Fabrication, Microstructural Evolution, and Mechanical Properties of SiC/(Hf 0.25 Ta 0.25 Zr 0.25 Nb 0.25 )C/C Nanocomposites.

A dense monolithic SiC/(Hf _0.25 Ta _0.25 Zr _0.25 Nb _0.25 )C/C high-entropy ceramic nanocomposite was prepared using a polymer-derived ceramic (PDC) method combined with spark plasma sintering (SPS). The microstructural evolution and mechanical properties of the obtained nanocomposites were characterized by X-ray diffractometer (XRD), transmission electron microscope (TEM), scanning-electron microscope (SEM), and nanoindentation. The results indicate that the phase composition of SiC/(Hf _0.25 Ta _0.25 Zr _0.25 Nb _0.25 )C/C can be adjusted by modifying the metal content of the single-source precursor (SSP) through molecular design. The resulting precursor exhibits an exceptionally high ceramic yield, with mass retention of over 90% at 1100 °C, which guarantees the densification of the final SiC/(Hf _0.25 Ta _0.25 Zr _0.25 Nb _0.25 )C/C composites. The PDC route facilitates the in situ formation of a high-entropy phase within the ceramic matrix under low temperature pyrolysis conditions.
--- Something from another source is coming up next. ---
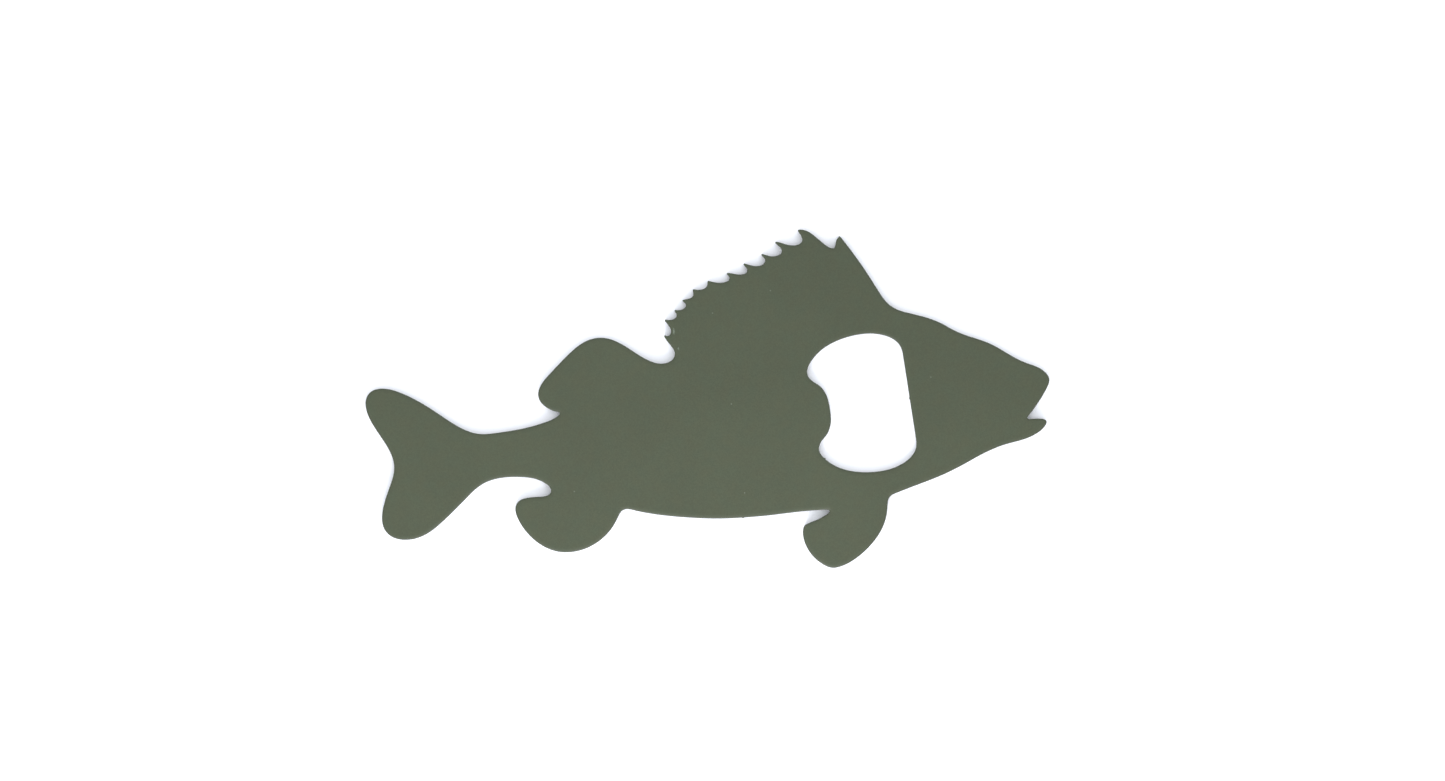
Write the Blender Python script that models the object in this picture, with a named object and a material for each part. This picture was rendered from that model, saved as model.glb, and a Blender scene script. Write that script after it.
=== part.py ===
# Souvenir bottle opener: one flat steel plate cut to the outline of a bass, powder coated all over.
# The cap opening through the shoulder is the working feature: its rounded lip presses on the crown
# and its straight bar catches the crown's rim.
# Lengths are metres and +Z is up. The back face lies on z = 0, the snout points to +X and the
# spiny back fin to +Y.
import math

import bpy
from mathutils import Vector

# Driving dimensions
overallLength = 0.165          # tail tip to snout
plateThickness = 0.0025        # sheet thickness with its coat
edgeBreak = 0.00015            # chamfer round both rims of every cut edge
tipRadius = 0.0002             # the pointed tip of every spine ends in this radius
openingAngle = 8.8             # degrees that the cap opening leans from square
barMiddle = (48.77, 0.49)       # middle of the opening's straight bar, in outline units
outlinePieces = 4              # straight pieces between two knots of the outline
openingPieces = 6              # and of the cap opening

# The outline is drawn in units of 1/165 of the length, so one unit is a millimetre at 165 mm.
unit = overallLength / 165.0

# Every knot is x, y and the heading of the edge in degrees, the material on its left.
# A corner has two headings: the one that the edge arrives on, then the one that it leaves on.

# First and tallest spine of the back fin, and the web behind it up to the second spine.
leadingSpine = [
    (36.8, 32.85, 125.5),
    (31.85, 39.37, 130, 238),
    (31.05, 38.0, 261),
    (30.25, 36.32, 185),
    (28.7, 36.95, 146),
    (26.85, 38.45, 140),
    (23.9, 40.52, 158),
]

# The other spines, front to back: the pointed tip, the side of the scoop below it and its floor.
spineScoops = [
    [(21.7, 40.74, 188, 302), (22.87, 38.4, 270), (20.6, 37.0, 180)],
    [(16.05, 37.99, 171, 312), (17.94, 35.7, 270), (15.7, 34.37, 180)],
    [(12.7, 35.1, 164, 308), (13.93, 33.4, 268), (11.75, 32.01, 180)],
    [(8.46, 32.78, 164, 303), (9.62, 31.0, 270), (7.9, 29.98, 180)],
    [(4.45, 30.41, 176, 306), (5.33, 29.15, 270), (3.3, 28.0, 186)],
    [(0.08, 28.48, 168, 260), (-0.1, 27.3, 248), (-2.1, 26.29, 180)],
    [(-3.52, 26.44, 177, 270), (-3.43, 25.05, 264), (-4.5, 24.16, 194)],
    [(-6.15, 23.76, 197, 309), (-5.2, 22.6, 270), (-7.15, 21.36, 184)],
    [(-8.08, 21.39, 186, 303), (-7.44, 20.15, 270), (-9.3, 18.99, 182)],
    [(-10.47, 19.07, 181, 305), (-8.8, 16.2, 270), (-9.65, 15.12, 188)],
    [(-10.65, 15.29, 176, 302), (-9.3, 13.35, 310)],
]

# Deep gap between the two back fins, the soft rear fin and the narrow notch under it.
softFin = [
    (-7.9, 10.65, 265),
    (-11.2, 8.47, 180),
    (-14.3, 9.31, 155.5),
    (-18.6, 11.88, 146.5),
    (-26.4, 14.7, 185),
    (-32.3, 11.84, 222),
    (-37.9, 6.15, 227),
    (-40.73, 0.2, 285),
    (-39.1, -1.92, 324),
    (-36.3, -3.14, 354),
    (-35.68, -3.58, 270),
    (-36.0, -4.03, 226),
    (-37.1, -4.8, 210),
    (-39.9, -5.92, 199),
]

# Top of the tail stem, the forked tail fin and the underside of the stem.
tailFin = [
    (-49.55, -8.05, 188),
    (-55.55, -8.44, 172),
    (-58.4, -7.59, 157),
    (-64.8, -3.76, 146),
    (-73.9, 1.35, 158),
    (-78.75, 2.43, 182),
    (-81.68, 1.23, 230),
    (-82.5, -1.5, 275),
    (-78.95, -9.0, 304),
    (-75.6, -16.65, 270),
    (-76.75, -21.5, 250),
    (-78.45, -27.6, 263),
    (-77.75, -31.83, 303),
    (-71.15, -33.92, 10),
    (-65.6, -31.15, 39.5),
    (-59.45, -25.3, 45),
    (-54.1, -20.53, 29),
    (-46.4, -18.9, 0),
]

# Rounded hollow behind the anal fin, the fin itself and the step back up to the belly.
analFin = [
    (-39.6, -20.15, 330),
    (-37.74, -22.25, 270),
    (-39.0, -23.48, 196),
    (-41.5, -23.74, 184),
    (-46.05, -25.4, 241),
    (-45.8, -28.8, 294),
    (-42.8, -33.12, 314),
    (-34.15, -37.08, 0),
    (-24.0, -32.42, 48),
    (-21.85, -29.15, 63),
    (-20.3, -26.87, 27),
    (-17.05, -27.09, 347.5),
]

# Belly, the narrow notch behind the pelvic fin and the fin.
pelvicFin = [
    (-1.9, -28.84, 357),
    (6.2, -28.84, 3),
    (17.3, -27.88, 7.5),
    (26.9, -26.89, 3),
    (28.85, -26.8, 1),
    (29.5, -27.2, 272),
    (29.2, -27.63, 224),
    (28.0, -28.43, 212),
    (24.6, -29.99, 204),
    (23.5, -30.62, 234),
    (23.13, -33.3, 279),
    (24.43, -36.62, 302),
    (27.47, -39.71, 327),
    (30.05, -40.81, 354),
    (33.1, -40.12, 23),
    (37.72, -37.02, 42),
    (41.7, -32.2, 60),
    (43.45, -26.25, 87),
    (43.93, -23.8, 55),
]

# Throat, lower jaw, the tight corner of the mouth, upper jaw, brow and nape.
head = [
    (45.85, -22.65, 22),
    (55.15, -19.05, 22),
    (63.9, -14.69, 30),
    (72.85, -10.76, 15),
    (78.8, -8.76, 29),
    (81.3, -6.8, 52),
    (81.73, -5.27, 128),
    (80.3, -4.79, 178),
    (77.75, -4.9, 180),
    (77.27, -4.57, 88),
    (77.44, -4.16, 50),
    (78.9, -2.25, 55),
    (81.75, 2.3, 63),
    (82.5, 4.75, 99),
    (80.75, 7.02, 144),
    (77.5, 8.45, 162),
    (72.4, 10.95, 149),
    (68.0, 13.38, 156.5),
    (63.75, 14.87, 163),
    (57.9, 17.41, 149),
    (53.3, 19.46, 162),
    (49.65, 20.43, 166),
    (45.55, 21.65, 154),
    (43.55, 23.0, 136.5),
    (41.4, 25.8, 122.5),
]

# Half of the cap opening: across, depth behind the bar and heading. It runs from the middle of
# the bar, round the side and the horn beside the lip, to the middle of the lip.
halfOpening = [
    (0.0, 0.0, 0),
    (10.4, 0.0, 0),
    (13.0, 0.6, 30),
    (14.56, 2.02, 53),
    (15.86, 4.52, 70),
    (16.69, 9.5, 90),
    (16.05, 15.0, 104),
    (14.46, 19.15, 119.5),
    (12.1, 22.1, 138),
    (9.35, 23.52, 180),
    (7.4, 22.66, 225),
    (6.0, 21.12, 225),
    (4.4, 20.1, 204),
    (0.0, 19.42, 180),
]


def direction(heading):
    return Vector((math.cos(math.radians(heading)), math.sin(math.radians(heading))))


def turned(fromHeading, toHeading):
    # Signed change of heading, between -180 and 180 degrees.
    return (toHeading - fromHeading + 180.0) % 360.0 - 180.0


def rounded(knots, radius):
    # Each corner becomes the two ends of an arc, which lie radius * tan(half of the turn) before
    # and after it. Every knot then has one heading.
    result = []
    for x, y, *headings in knots:
        arrive, leave = headings[0], headings[-1]
        if arrive == leave:
            result.append((x, y, arrive))
            continue
        reach = radius * math.tan(math.radians(abs(turned(arrive, leave))) / 2.0)
        before = Vector((x, y)) - direction(arrive) * reach
        after = Vector((x, y)) + direction(leave) * reach
        result.append((before.x, before.y, arrive))
        result.append((after.x, after.y, leave))
    return result


def mirroredOpening():
    # The half profile and its mirror image, laid on the bar's middle and leaned by the opening's
    # angle. Depth runs away from the bar, towards the tail.
    mirrored = [(-x, y, 360.0 - heading) for x, y, heading in halfOpening[-2:0:-1]]
    depthWay = direction(180.0 + openingAngle)
    acrossWay = direction(270.0 + openingAngle)
    knots = []
    for across, depth, heading in halfOpening + mirrored:
        place = Vector(barMiddle) + acrossWay * across + depthWay * depth
        knots.append((place.x, place.y, 270.0 + openingAngle - heading))
    return knots


def addSpline(curve, knots, pieces):
    # A closed Bezier loop. Between two knots both handles are chord / (3 cos^2(turn / 4)) long,
    # which makes the stretch a circular arc wherever the headings allow one.
    spline = curve.splines.new("BEZIER")
    spline.bezier_points.add(len(knots) - 1)
    spline.use_cyclic_u = True
    spline.resolution_u = pieces
    for point, (x, y, heading) in zip(spline.bezier_points, knots):
        point.co = (x * unit, y * unit, 0.0)
        point.handle_left_type = "FREE"
        point.handle_right_type = "FREE"
    for index, (x, y, heading) in enumerate(knots):
        following = (index + 1) % len(knots)
        start = spline.bezier_points[index]
        end = spline.bezier_points[following]
        turn = turned(heading, knots[following][2])
        reach = (end.co - start.co).length / (3.0 * math.cos(math.radians(turn) / 4.0) ** 2)
        start.handle_right = start.co + (direction(heading) * reach).to_3d()
        end.handle_left = end.co - (direction(knots[following][2]) * reach).to_3d()
    return spline


def coatMaterial():
    # Matt olive-green powder coat.
    material = bpy.data.materials.new("olive_powder_coat")
    material.use_nodes = True
    shader = material.node_tree.nodes["Principled BSDF"]
    shader.inputs["Base Color"].default_value = (0.115, 0.135, 0.092, 1.0)
    shader.inputs["Metallic"].default_value = 0.0
    shader.inputs["Roughness"].default_value = 0.55
    return material


for old in list(bpy.data.objects):
    bpy.data.objects.remove(old, do_unlink=True)

opener = bpy.data.collections.new("souvenir_bottle_opener")
bpy.context.scene.collection.children.link(opener)

outlineKnots = list(leadingSpine)
for scoop in spineScoops:
    outlineKnots += scoop
outlineKnots += softFin + tailFin + analFin + pelvicFin + head

# The plate is the filled outline with the opening as a second loop inside it. The curve's own
# bevel is the chamfer round both rims, and the offset brings the chamfered edge back to size.
plateCurve = bpy.data.curves.new("opener_plate", "CURVE")
plateCurve.dimensions = "2D"
plateCurve.fill_mode = "BOTH"
plateCurve.extrude = plateThickness / 2.0 - edgeBreak
plateCurve.bevel_depth = edgeBreak
plateCurve.bevel_resolution = 0
plateCurve.offset = -edgeBreak
plateCurve.render_resolution_u = 0
addSpline(plateCurve, rounded(outlineKnots, tipRadius / unit), outlinePieces)
addSpline(plateCurve, mirroredOpening(), openingPieces)
plateCurve.materials.append(coatMaterial())

# The back face rests on z = 0.
plate = bpy.data.objects.new("opener_plate", plateCurve)
plate.location = (0.0, 0.0, plateThickness / 2.0)
opener.objects.link(plate)

# The flat faces are joined to the cut wall.
closeEdges = plate.modifiers.new("close_edges", "WELD")
closeEdges.merge_threshold = 0.000002
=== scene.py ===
import math

import bpy
import numpy as np
from mathutils.geometry import tessellate_polygon
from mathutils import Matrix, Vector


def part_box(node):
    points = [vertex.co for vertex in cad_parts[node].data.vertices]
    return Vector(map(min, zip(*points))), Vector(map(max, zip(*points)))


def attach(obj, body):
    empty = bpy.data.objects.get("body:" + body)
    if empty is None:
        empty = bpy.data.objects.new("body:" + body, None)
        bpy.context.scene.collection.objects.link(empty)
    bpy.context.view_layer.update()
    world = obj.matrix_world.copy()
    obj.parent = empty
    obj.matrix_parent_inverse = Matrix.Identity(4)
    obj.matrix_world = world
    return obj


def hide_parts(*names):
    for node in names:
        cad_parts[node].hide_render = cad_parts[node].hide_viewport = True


# Souvenir bottle opener: a flat steel plate, cut to the outline of a spiny-finned fish and powder
# coated. The plate lies on its back face, snout towards +X, spiny fin towards +Y.

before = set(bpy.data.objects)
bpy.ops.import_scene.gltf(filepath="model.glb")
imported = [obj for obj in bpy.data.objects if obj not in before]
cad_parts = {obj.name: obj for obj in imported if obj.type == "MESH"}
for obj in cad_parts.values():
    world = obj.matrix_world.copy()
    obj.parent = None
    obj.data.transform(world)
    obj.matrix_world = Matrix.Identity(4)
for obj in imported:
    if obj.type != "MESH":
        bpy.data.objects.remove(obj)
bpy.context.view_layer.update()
plateLow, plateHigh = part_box("opener_plate")
print("frame loaded, plate", [round(high - low, 4) for low, high in zip(plateLow, plateHigh)])


# Outline of the plate, in millimetres about the middle of the plate.
# A knot is x, y and the heading of the edge in degrees, with the metal on its left. A corner has
# two headings: the one that the edge arrives on, then the one that it leaves on.

leadingSpine = [  # first spine of the back fin and the web behind it
    (36.8, 32.85, 125.5), (31.85, 39.37, 130, 238), (31.05, 38.0, 261), (30.25, 36.32, 185),
    (28.7, 36.95, 146), (26.85, 38.45, 140), (23.9, 40.52, 158),
]

spineScoops = [  # the other spines: pointed tip, side of the scoop below it, floor of the scoop
    (21.7, 40.74, 188, 302), (22.87, 38.4, 270), (20.6, 37.0, 180),
    (16.05, 37.99, 171, 312), (17.94, 35.7, 270), (15.7, 34.37, 180),
    (12.7, 35.1, 164, 308), (13.93, 33.4, 268), (11.75, 32.01, 180),
    (8.46, 32.78, 164, 303), (9.62, 31.0, 270), (7.9, 29.98, 180),
    (4.45, 30.41, 176, 306), (5.33, 29.15, 270), (3.3, 28.0, 186),
    (0.08, 28.48, 168, 260), (-0.1, 27.3, 248), (-2.1, 26.29, 180),
    (-3.52, 26.44, 177, 270), (-3.43, 25.05, 264), (-4.5, 24.16, 194),
    (-6.15, 23.76, 197, 309), (-5.2, 22.6, 270), (-7.15, 21.36, 184),
    (-8.08, 21.39, 186, 303), (-7.44, 20.15, 270), (-9.3, 18.99, 182),
    (-10.47, 19.07, 181, 305), (-8.8, 16.2, 270), (-9.65, 15.12, 188),
    (-10.65, 15.29, 176, 302), (-9.3, 13.35, 310),
]

softFin = [  # gap between the back fins, soft rear fin, narrow notch under it
    (-7.9, 10.65, 265), (-11.2, 8.47, 180), (-14.3, 9.31, 155.5), (-18.6, 11.88, 146.5),
    (-26.4, 14.7, 185), (-32.3, 11.84, 222), (-37.9, 6.15, 227), (-40.73, 0.2, 285),
    (-39.1, -1.92, 324), (-36.3, -3.14, 354), (-35.68, -3.58, 270), (-36.0, -4.03, 226),
    (-37.1, -4.8, 210), (-39.9, -5.92, 199),
]

tailFin = [  # top of the stem, forked tail fin, underside of the stem
    (-49.55, -8.05, 188), (-55.55, -8.44, 172), (-58.4, -7.59, 157), (-64.8, -3.76, 146),
    (-73.9, 1.35, 158), (-78.75, 2.43, 182), (-81.68, 1.23, 230), (-82.5, -1.5, 275),
    (-78.95, -9.0, 304), (-75.6, -16.65, 270), (-76.75, -21.5, 250), (-78.45, -27.6, 263),
    (-77.75, -31.83, 303), (-71.15, -33.92, 10), (-65.6, -31.15, 39.5), (-59.45, -25.3, 45),
    (-54.1, -20.53, 29), (-46.4, -18.9, 0),
]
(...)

Combined with SPS, a dense monolithic SiC/(Hf _0.25 Ta _0.25 Zr _0.25 Nb _0.25 )C/C nanocomposite was obtained, exhibiting an open porosity of 0.41 vol%, nano-hardness of 27.47 ± 0.46 GPa, elastic modulus of 324.00 ± 13.60 GPa, and fracture toughness of 3.59 ± 0.24 MPa·m ^0.5 , demonstrating excellent mechanical properties.